Beigbeder’s statement was based on an assessment of the facts over the last two years. Indeed, the year before, Commissioner General of the UN’s Palestine agency (UNRWA) Philippe Lazzarini said that every day, ten children lost one or both legs due to Israel’s bombardment. A few months later, Lisa Doughten of the UN’s Office for the Coordination of Humanitarian Affairs told the UN Security Council that ‘Gaza is home to the largest cohort of child amputees in modern history’. These stories received little to no attention in mainstream media outlets.
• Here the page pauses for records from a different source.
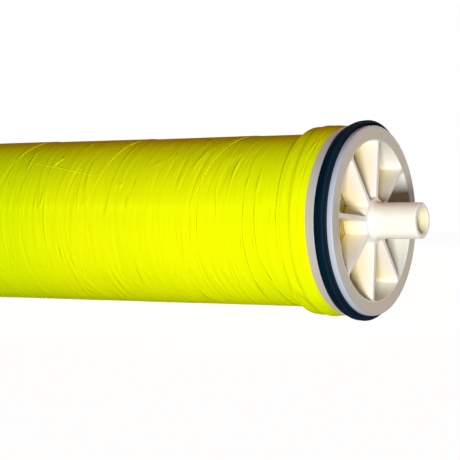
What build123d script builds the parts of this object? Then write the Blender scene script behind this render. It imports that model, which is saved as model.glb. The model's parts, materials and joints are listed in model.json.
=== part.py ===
from build123d import *
import math
import os

# Spiral-wound reverse osmosis membrane element, 4 inch class, 40 inches long, wrapped in tape.
# X runs along the element's axis and the end with the brine seal is +X. Z is up. The origin is
# on the axis, halfway between the two tips of the permeate tube. Sizes are in millimetres.
# Every size across the element is built up from the tube outwards, so that the roll, its wrap,
# the end caps and the seal stay seated on each other when one of them changes.

# Permeate tube: the perforated core that the leaves are wound on. Its ends are turned down a
# little, to the exact size that the seals of an interconnector need.
element_length = 1016.0
tube_od = 19.05
tube_wall = 3.025
tube_stub = 26.7
tube_tip_chamfer = 0.9
turned_depth = 0.25
turned_end_margin = 0.5
drain_hole_d = 3.2
drain_hole_spacing = 190.0
drain_end_margin = 60.0

# Roll of leaves: each leaf is two membrane sheets bonded over a permeate carrier cloth, and a
# net of feed spacer lies between one leaf and the next. A finer spacer gives more turns.
# The turns are drawn in short flats, and more flats make them rounder.
leaf_count = 5
roll_build = 35.75
membrane_thickness = 0.17
carrier_thickness = 0.32
spacer_thickness = 1.65
flats_per_step = 3

# End cap, which stops the roll from telescoping: rim, hub and spokes are one moulding
spoke_count = 8
spoke_clocking = 4.2
spoke_at_rim = 1.8
spoke_at_hub = 3.0
window_rim_cut = 1.2
wheel_depth = 13.3
hub_wall = 1.7
hub_proud = 0.8
skirt_wall = 3.95
skirt_under_tape = 16.9
bare_land = 4.6
lip_thickness = 3.1
groove_width = 7.6
groove_depth = 4.6
groove_floor_wall = 2.85

# Brine seal: a rubber cup ring whose open side faces the feed
seal_lip_height = 2.85
seal_side_gap = 0.3
seal_leg = 1.6
seal_heel = 2.8
seal_lip_tip = 1.3
seal_lip_round = 0.9
seal_shoulder = 1.2

# Outer wrap: tape wound over the roll and up over the skirts of both end caps
tape_thickness = 0.35
finishing_turn_width = 9.1
tape_slope_run = 2.0

# Clearances
lay_gap = 0.02
seat_gap = 0.3
hub_clearance = 0.05
skirt_clearance = 0.15

# Radii, from the tube outwards
tube_r = tube_od / 2
tube_bore_r = tube_r - tube_wall
tube_body_r = tube_r + turned_depth
core_wrap_r = tube_body_r + lay_gap + carrier_thickness
leaf_thickness = 2 * membrane_thickness + carrier_thickness
roll_r = core_wrap_r + roll_build
wrap_inner_r = roll_r + lay_gap
wrap_r = wrap_inner_r + tape_thickness
skirt_bore_r = roll_r + skirt_clearance
cap_r = skirt_bore_r + skirt_wall
groove_floor_r = cap_r - groove_depth
window_outer_r = groove_floor_r - groove_floor_wall
hub_bore_r = tube_body_r + hub_clearance
hub_r = hub_bore_r + hub_wall
seal_lip_r = cap_r + seal_lip_height
taped_land_r = cap_r + lay_gap

# Stations along the axis: face_x is the front of an end cap, and the rest lie behind it
face_x = element_length / 2 - tube_stub
tape_edge_x = face_x - lip_thickness - groove_width - bare_land
skirt_end_x = tape_edge_x - skirt_under_tape
wheel_back_x = face_x - wheel_depth
roll_half = wheel_back_x - seat_gap

# The roll winds outwards by one leaf and one feed channel in every step of 360 / leaf_count
flats_per_turn = leaf_count * flats_per_step
flat_angle = 360 / flats_per_turn
leaf_base_r = (core_wrap_r + lay_gap) / math.cos(math.radians(flat_angle / 2))
wound_height = roll_r - leaf_base_r - leaf_thickness
steps_per_leaf = math.floor(wound_height / (leaf_thickness + spacer_thickness + 2 * lay_gap))
winding_step = wound_height / steps_per_leaf


def spin(edges):
    """Solid of revolution about the axis, from the edges of an outline drawn as (x, radius)."""
    return revolve(Plane.XZ * make_face(edges), Axis.X)


def spin_points(points):
    """Solid of revolution about the axis, from the corners of an outline as (x, radius)."""
    return spin(Polyline(*points, close=True))


def at_far_end(piece):
    """The same piece turned round to the -X end."""
    return Rot(0, 0, 180) * piece


def heading(angle):
    """Unit vector across the axis, at an angle in degrees from +Y towards +Z."""
    return Vector(math.cos(math.radians(angle)), math.sin(math.radians(angle)))


def permeate_tube():
    """Tube with turned-down ends, and drain holes drilled across it, turn and turn about."""
    half = element_length / 2
    turned_x = face_x + hub_proud + turned_end_margin
    body = spin_points([
        (-half, tube_bore_r),
        (-half, tube_r - tube_tip_chamfer),
        (-half + tube_tip_chamfer, tube_r),
        (-turned_x, tube_r),
        (-turned_x, tube_body_r),
        (turned_x, tube_body_r),
        (turned_x, tube_r),
        (half - tube_tip_chamfer, tube_r),
        (half, tube_r - tube_tip_chamfer),
        (half, tube_bore_r),
    ])
    reach = 2 * (roll_half - drain_end_margin)
    stations = math.floor(reach / drain_hole_spacing) + 1
    for number in range(stations):
        x = (number - (stations - 1) / 2) * drain_hole_spacing
        quarter_turn = 90 * (number % 2)
        drill = extrude(RegularPolygon(drain_hole_d / 2, 6), tube_od, both=True)
        body -= Pos(x, 0, 0) * Rot(quarter_turn, 0, 0) * drill
    return body


def carrier_core_wrap():
    """First turn of permeate carrier cloth, laid on the tube in flats like the leaves'."""
    outside = RegularPolygon(core_wrap_r, flats_per_turn, major_radius=False)
    inside = RegularPolygon(tube_body_r + lay_gap, flats_per_turn, major_radius=False)
    return extrude(Plane.YZ.offset(-roll_half) * (outside - inside), 2 * roll_half)


def winding_point(leaf, flat, height):
    """Corner of a leaf's spiral where one of its flats starts, raised by a height."""
    radius = leaf_base_r + winding_step * flat / flats_per_step + height
    return heading((leaf * flats_per_step + flat) * flat_angle) * radius


def wound_sheet(leaf, steps, low, high):
    """Sheet wound with a leaf from the core for some steps, between two heights above it.

    All sheets have their corners on the same rays from the axis, and each ray meets the next
    sheet one winding step further out, so the sheets lie parallel and never cross.
    """
    flats = range(steps * flats_per_step + 1)
    under = [winding_point(leaf, flat, low) for flat in flats]
    over = [winding_point(leaf, flat, high) for flat in reversed(flats)]
    return extrude_along_roll(Polyline(*under, *over, close=True))


def extrude_along_roll(outline):
    """Solid over the roll's whole length, from an outline drawn across the axis."""
    return extrude(Plane.YZ.offset(-roll_half) * make_face(outline), 2 * roll_half)


def membrane_leaf(leaf):
    """One bonded leaf, wound from the core out to the wrap."""
    return wound_sheet(leaf, steps_per_leaf, 0, leaf_thickness)


def feed_spacer(leaf):
    """Net that lies on a leaf and fills the channel under the next one, up to the last step."""
    bottom = leaf_thickness + lay_gap
    return wound_sheet(leaf, steps_per_leaf - 1, bottom, winding_step - lay_gap)


def leaf_glue_line(leaf):
    """Bead that seals a leaf's outer end, in the step down to the next leaf under the wrap."""
    last = steps_per_leaf * flats_per_step
    drop = lay_gap - winding_step + leaf_thickness
    corners = [winding_point(leaf, last, drop), winding_point(leaf, last + 1, drop)]
    for corner in reversed(corners[:]):
        corners.append(corner.normalized() * roll_r)
    return extrude_along_roll(Polyline(*corners, close=True))


def spoke_side(angle, side):
    """Line along one side of a tapered spoke, from the hub to the rim."""
    along = heading(angle)
    across = heading(angle + 90) * side
    hub_half = spoke_at_hub / 2
    rim_half = spoke_at_rim / 2
    at_hub = along * math.sqrt(hub_r**2 - hub_half**2) + across * hub_half
    at_rim = along * math.sqrt(window_outer_r**2 - rim_half**2) + across * rim_half
    return Line(at_hub, at_rim)


def cap_window():
    """Outline of the opening between two spokes, with its corners at the rim cut."""
    pitch = 360 / spoke_count
    low = spoke_side(0, 1)
    high = spoke_side(pitch, -1)
    rim_middle = heading(pitch / 2) * window_outer_r
    hub_middle = heading(pitch / 2) * hub_r
    outline = make_face([
        low,
        high,
        ThreePointArc(low @ 1, rim_middle, high @ 1),
        ThreePointArc(low @ 0, hub_middle, high @ 0),
    ])
    middle_r = (window_outer_r + hub_r) / 2
    rim_corners = [v for v in outline.vertices() if Vector(v).length > middle_r]
    return chamfer(rim_corners, window_rim_cut)


def end_cap():
    """End cap at the +X end: spoked wheel, seal groove, and a skirt over the roll's end."""
    groove_front_x = face_x - lip_thickness
    groove_back_x = groove_front_x - groove_width
    body = spin_points([
        (face_x + hub_proud, hub_bore_r),
        (face_x + hub_proud, hub_r),
        (face_x, hub_r),
        (face_x, cap_r),
        (groove_front_x, cap_r),
        (groove_front_x, groove_floor_r),
        (groove_back_x, groove_floor_r),
        (groove_back_x, cap_r),
        (skirt_end_x, cap_r),
        (skirt_end_x, skirt_bore_r),
        (wheel_back_x, skirt_bore_r),
        (wheel_back_x, hub_bore_r),
    ])
    window = extrude(Plane.YZ.offset(wheel_back_x - 1) * cap_window(), wheel_depth + 2)
    first_spoke = 90 - spoke_clocking
    for number in range(spoke_count):
        body -= Rot(first_spoke + number * 360 / spoke_count, 0, 0) * window
    return body


def brine_seal():
    """Cup ring in the +X cap's groove: inner leg, heel, and a lip that stands above the rim."""
    front = face_x - lip_thickness - seal_side_gap
    back = front - groove_width + 2 * seal_side_gap
    inner_r = groove_floor_r + lay_gap
    return spin_points([
        (back, inner_r),
        (front, inner_r),
        (back + seal_heel, inner_r + seal_leg),
        (front, seal_lip_r - seal_lip_tip),
        (front - seal_lip_round, seal_lip_r),
        (back, cap_r + seal_shoulder),
    ])


def outer_wrap():
    """Tape over the roll, up the back edge of each skirt and along it, with a finishing turn."""
    foot_x = skirt_end_x - tape_slope_run
    top_x = skirt_end_x
    land_top_r = taped_land_r + tape_thickness
    turn_x = tape_edge_x - finishing_turn_width
    inner = [
        (foot_x, wrap_inner_r),
        (top_x - lay_gap, taped_land_r),
        (tape_edge_x, taped_land_r),
    ]
    outer = [
        (tape_edge_x, land_top_r + tape_thickness),
        (turn_x, land_top_r + tape_thickness),
        (turn_x, land_top_r),
        (top_x - tape_thickness / 2, land_top_r),
        (foot_x - tape_thickness / 2, wrap_r),
    ]
    half = inner + outer
    other_half = [(-x, r) for x, r in reversed(half)]
    return spin_points(half + other_half)


def build_nodes():
    """Every piece of the element, by its name."""
    nodes = {
        "permeate_tube": permeate_tube(),
        "carrier_core_wrap": carrier_core_wrap(),
        "feed_end_cap": end_cap(),
        "concentrate_end_cap": at_far_end(end_cap()),
        "brine_seal": brine_seal(),
        "outer_wrap": outer_wrap(),
    }
    for leaf in range(leaf_count):
        nodes[f"membrane_leaf_{leaf + 1}"] = membrane_leaf(leaf)
        nodes[f"feed_spacer_{leaf + 1}"] = feed_spacer(leaf)
        nodes[f"leaf_glue_line_{leaf + 1}"] = leaf_glue_line(leaf)
    return nodes


if __name__ == "__main__":
    os.makedirs("parts", exist_ok=True)
    for name, shape in build_nodes().items():
        export_step(shape, f"parts/{name}.step")
        print(name, round(shape.volume), "mm3")
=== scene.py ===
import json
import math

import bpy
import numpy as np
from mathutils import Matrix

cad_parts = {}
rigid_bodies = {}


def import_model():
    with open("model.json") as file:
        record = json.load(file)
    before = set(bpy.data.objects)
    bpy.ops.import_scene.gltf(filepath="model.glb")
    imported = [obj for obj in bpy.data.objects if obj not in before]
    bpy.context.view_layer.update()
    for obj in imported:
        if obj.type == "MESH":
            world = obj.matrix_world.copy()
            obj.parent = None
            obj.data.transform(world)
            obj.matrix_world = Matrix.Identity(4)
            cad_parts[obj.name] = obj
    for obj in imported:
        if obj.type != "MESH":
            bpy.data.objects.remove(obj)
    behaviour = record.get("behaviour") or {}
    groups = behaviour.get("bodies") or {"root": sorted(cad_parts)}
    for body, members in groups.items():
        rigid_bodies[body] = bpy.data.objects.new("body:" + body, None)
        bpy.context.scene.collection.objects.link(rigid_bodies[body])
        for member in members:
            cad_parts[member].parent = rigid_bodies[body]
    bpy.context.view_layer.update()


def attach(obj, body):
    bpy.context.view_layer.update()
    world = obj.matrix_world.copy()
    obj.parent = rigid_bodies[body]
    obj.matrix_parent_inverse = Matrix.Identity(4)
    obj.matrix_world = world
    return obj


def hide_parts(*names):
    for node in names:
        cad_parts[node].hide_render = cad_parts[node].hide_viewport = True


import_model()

# %% [markdown]
# # A spiral-wound reverse osmosis element
#
# The element is a long roll of membrane leaves on a plastic tube. Yellow tape holds the roll
# together and runs up over the skirt of a spoked end cap at each end. A black rubber ring sits
# in the groove of the cap at the feed end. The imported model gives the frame: every piece below
# is worked out in the same metres, with X along the axis and Z up, and takes the place of the
# plain solids that it covers.

MM = 0.001

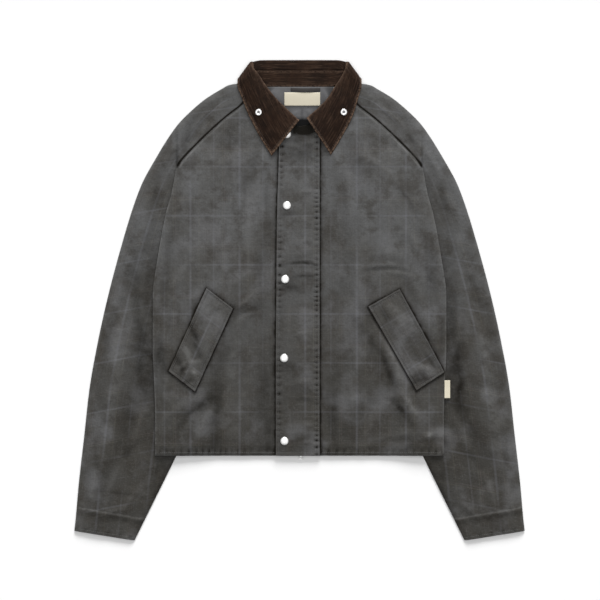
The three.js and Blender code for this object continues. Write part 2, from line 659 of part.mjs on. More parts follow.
// The slider's body, with the eye that the pull swings in past the hem.
function sliderGeometry() {
  const length = slider.top - slider.bottom;
  const body = new THREE.BoxGeometry(2 * slider.halfWidth, length, slider.high - slider.low);
  body.translate(pullHinge.x, (slider.top + slider.bottom) / 2, (slider.low + slider.high) / 2);
  const eye = new THREE.Shape();
  eye.moveTo(slider.bottom + 2, slider.low + 0.2);
  eye.lineTo(slider.bottom + 2, slider.high - 0.2);
  eye.lineTo(pullHinge.y, pullHinge.z + pullHinge.noseRadius);
  eye.absarc(pullHinge.y, pullHinge.z, pullHinge.noseRadius, Math.PI / 2, (3 * Math.PI) / 2, false);
  eye.lineTo(slider.bottom + 2, slider.low + 0.2);
  const hole = new THREE.Path();
  hole.absarc(pullHinge.y, pullHinge.z, pullHinge.holeRadius, 0, 2 * Math.PI, true);
  eye.holes.push(hole);
  const width = 2 * pullHinge.noseHalfWidth;
  const nose = new THREE.ExtrudeGeometry(eye, { depth: width, bevelEnabled: false, curveSegments: 8 });
  const alongX = new THREE.Matrix4().makeBasis(
    new THREE.Vector3(0, 1, 0), new THREE.Vector3(0, 0, 1), new THREE.Vector3(1, 0, 0),
  );
  nose.applyMatrix4(alongX);
  nose.translate(pullHinge.x - pullHinge.noseHalfWidth, 0, 0);
  return fromSolid(toSolid(body).add(toSolid(nose)));
}

function pullGeometry() {
  const ring = new THREE.TorusGeometry(pullHalfWidth, pullWire, 6, 20);
  ring.scale(1, pullHalfHeight / pullHalfWidth, 1);
  return ring.translate(0, -pullHalfHeight, 0);
}

const jacket = new THREE.Group();
jacket.name = 'waxed_jacket';

function addPiece(name, geometry, colour) {
  const mesh = new THREE.Mesh(geometry, new THREE.MeshStandardMaterial(colours[colour]));
  mesh.name = name;
  jacket.add(mesh);
  return mesh;
}

// Sets a turned cap on a surface, just clear of it and square to it.
function seatOn(mesh, point, normal, lift) {
  mesh.position.copy(point).addScaledVector(normal, lift);
  mesh.quaternion.setFromUnitVectors(new THREE.Vector3(0, 0, 1), normal);
}

addPiece('back', backGeometry(), 'shell');
for (const { wearer, side } of [{ wearer: 'right', side: -1 }, { wearer: 'left', side: 1 }]) {
  addPiece(`front_${wearer}`, frontGeometry(side), 'shell');
  addPiece(`sleeve_${wearer}_front`, upperSleeveGeometry(side), 'sleeve');
  addPiece(`sleeve_${wearer}_back`, clearOfLeaf(lowerSleeveGeometry(side)), 'sleeve');
}
addPiece('collar_stand', clearOfLeaf(wallThrough(collarGrid(standAcross), standWall)), 'corduroy');
addPiece('collar_leaf', wallThrough(collarGrid(leafAcross), collarWall), 'corduroy');
addPiece('placket', placketGeometry(), 'shell');
addPiece('pocket_flap_right', flapGeometry(flapRight), 'shell');
addPiece('pocket_flap_left', flapGeometry(flapLeft), 'shell');
addPiece('back_lining', liningGeometry(), 'lining');
addPiece('neck_label', labelGeometry(), 'cream');
addPiece('hanger_loop', hangerLoopGeometry(), 'lining');
addPiece('side_tab', sideTabGeometry(), 'cream');
addPiece('zip', zipGeometry(), 'zip');
addPiece('zip_slider', sliderGeometry(), 'metal');
addPiece('zip_pull', pullGeometry(), 'metal').position.set(pullHinge.x, pullHinge.y, pullHinge.z);
for (const place of snapPlaces) {
  const normal = facingAt(placketTop, place.x, place.y);
  const point = new THREE.Vector3(place.x, place.y, placketTop(place.x, place.y));
  seatOn(addPiece(place.name, turnedGeometry(snapSection, 18), 'metal'), point, normal, restGap);
}
for (const { name, x, y } of [
  { name: 'collar_stud_right', x: -75.7, y: 346.3 }, { name: 'collar_stud_left', x: 81.2, y: 345.6 },
]) {
  const { point, normal } = fallPointNear(x, y);
  seatOn(addPiece(name, turnedGeometry(studSection, 16), 'metal'), point, normal, collarWall / 2 + restGap);
}

// The origin is under the middle of the jacket's outline.
jacket.position.y = -(collarTopY + cuffTipY) / 2;

export default jacket;
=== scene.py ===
# The looks of a short waxed cotton jacket lying flat: cloth shells over its solids, seams,
# stitches, corduroy, snaps and studs. Sizes are in millimetres and turned to metres in meshes.
import math
import random

import bpy
import numpy as np
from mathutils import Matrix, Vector


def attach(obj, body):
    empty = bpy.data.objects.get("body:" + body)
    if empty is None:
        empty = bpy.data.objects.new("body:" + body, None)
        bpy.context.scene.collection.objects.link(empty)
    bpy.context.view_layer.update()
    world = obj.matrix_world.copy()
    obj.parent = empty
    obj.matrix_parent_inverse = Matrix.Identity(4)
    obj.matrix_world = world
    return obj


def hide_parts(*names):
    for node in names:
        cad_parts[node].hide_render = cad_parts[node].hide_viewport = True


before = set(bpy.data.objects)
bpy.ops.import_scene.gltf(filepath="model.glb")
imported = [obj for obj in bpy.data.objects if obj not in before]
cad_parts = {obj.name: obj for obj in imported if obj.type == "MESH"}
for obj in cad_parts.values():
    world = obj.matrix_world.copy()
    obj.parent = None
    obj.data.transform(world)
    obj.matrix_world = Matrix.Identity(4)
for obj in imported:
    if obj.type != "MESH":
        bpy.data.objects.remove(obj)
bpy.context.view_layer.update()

MM = 0.001
ROW_SHIFT_Y = 0.3

# Sizes shared with the solids
SHELL_WALL = 1.5
SLEEVE_AIR = 2.0
BODY_AIR = 2.0
SEAM_GAP = 0.3
REST_GAP = 0.5
COLLAR_WALL = 2.0
LINING_WALL = 1.2
PLACKET_WALL = 2.4
FLAP_WALL = 2.2
LABEL_WALL = 1.0
HEM_Y = -287.0
UNDERARM_Y = 244.0
CAP_FOLD_X = 226.0
BACK_NECK_Y = 393.5
FALL_LIFT = 2.9
NECK_AIR = 3.0
ZIP_HALF = 12.7
ZIP_X = 1.0

# Thickness of the cloth as drawn, and of its turned hem
CLOTH = 1.1
HEM_CLOTH = 1.7
HEM_TURN = 9.0
HEM_PUCKER = 7.0
STITCH_FROM_EDGE = 5.5
STITCH_LIFT = 0.1
CUFF_FACING = 44.0

# The sleeve's outer fold, and how its cloth's grain turns from the jacket's axes
SLEEVE_FOLD = 1.5
UV_FOLD, UV_UNDER = 420, 425
GRAIN_COS, GRAIN_SIN = 0.982, 0.19

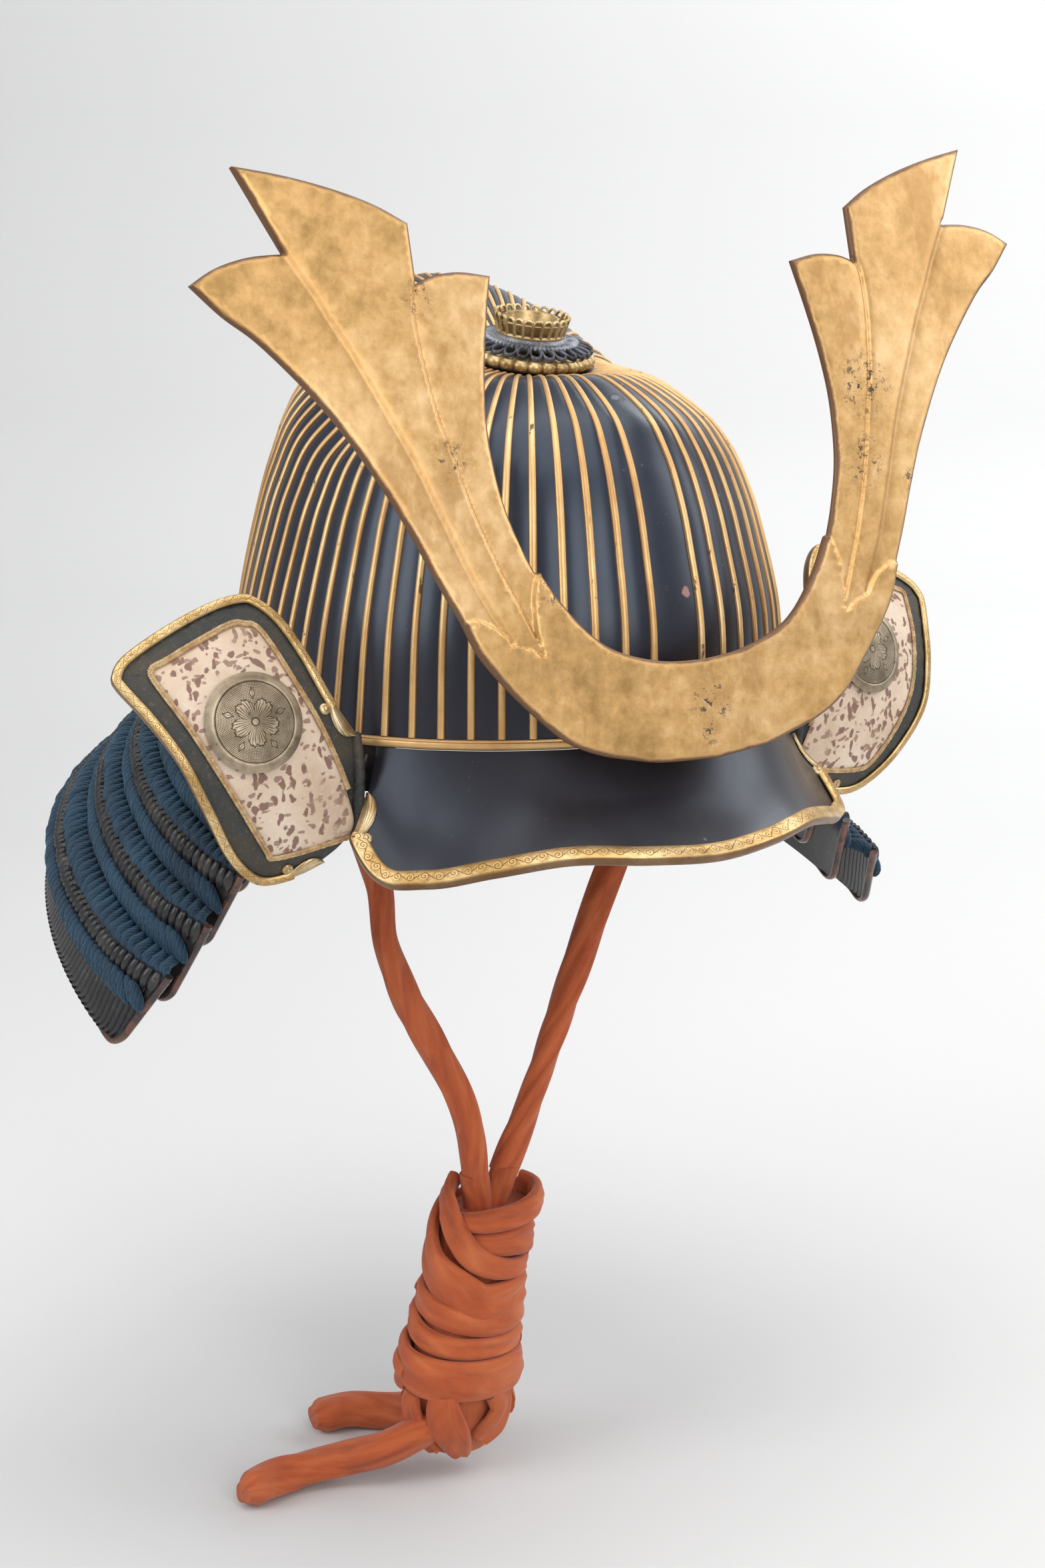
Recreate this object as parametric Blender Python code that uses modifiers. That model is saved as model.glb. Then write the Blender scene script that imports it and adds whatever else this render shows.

On 16 September, the UN Independent International Commission of Inquiry on the Occupied Palestinian Territory published a seventy-two page report packed with facts that concluded ‘on reasonable grounds’ that the Israeli government, its high officials, and the military had committed and are continuing to commit acts (actus reus) of genocide with the intention of committing these acts (mens rea). This judgment is far more encompassing than the International Court of Justice’s January 2025 finding of ‘plausible’ evidence of genocide. The commission is led by Navi Pillay, a former judge on the South African High Court and at the International Criminal Court who served as UN high commissioner for human rights from 2008 to 2014. She was clear and direct in her press statement following the release of the report: ‘The Commission finds that Israel is responsible for the commission of genocide in Gaza. It is clear that there is an intent to destroy the Palestinians in Gaza through acts that meet the criteria set forth in the Genocide Convention’.
There is no need to argue the case further. These are the strongest words possible.
In mid-September, I visited Palestinian refugee camps in Lebanon, where the mood oscillates between despondency and resilience. At least four generations of Palestinians live in three of Lebanon’s largest Palestinian camps: Ain al-Hilweh, established in Saida in 1948 by the International Committee of the Red Cross or ICRC; Shatila, established in Beirut in 1949 by the ICRC; and Mar Elias, established in Beirut in 1952 by the Congregation of St. Elias.
- The Nakba (Catastrophe) generation, who came as children or young adults mostly from what is now northern Israel into Lebanon in 1948.
- The second generation of Palestinian refugees, the first to be born in the camps. They formed the core of the armed resistance as the fedayeen (fighters) through various new Palestinian political organisations such as Fatah (founded in 1957), the Palestinian Liberation Organisation (founded in 1964), and the Popular Front for the Liberation of Palestine (founded in 1967).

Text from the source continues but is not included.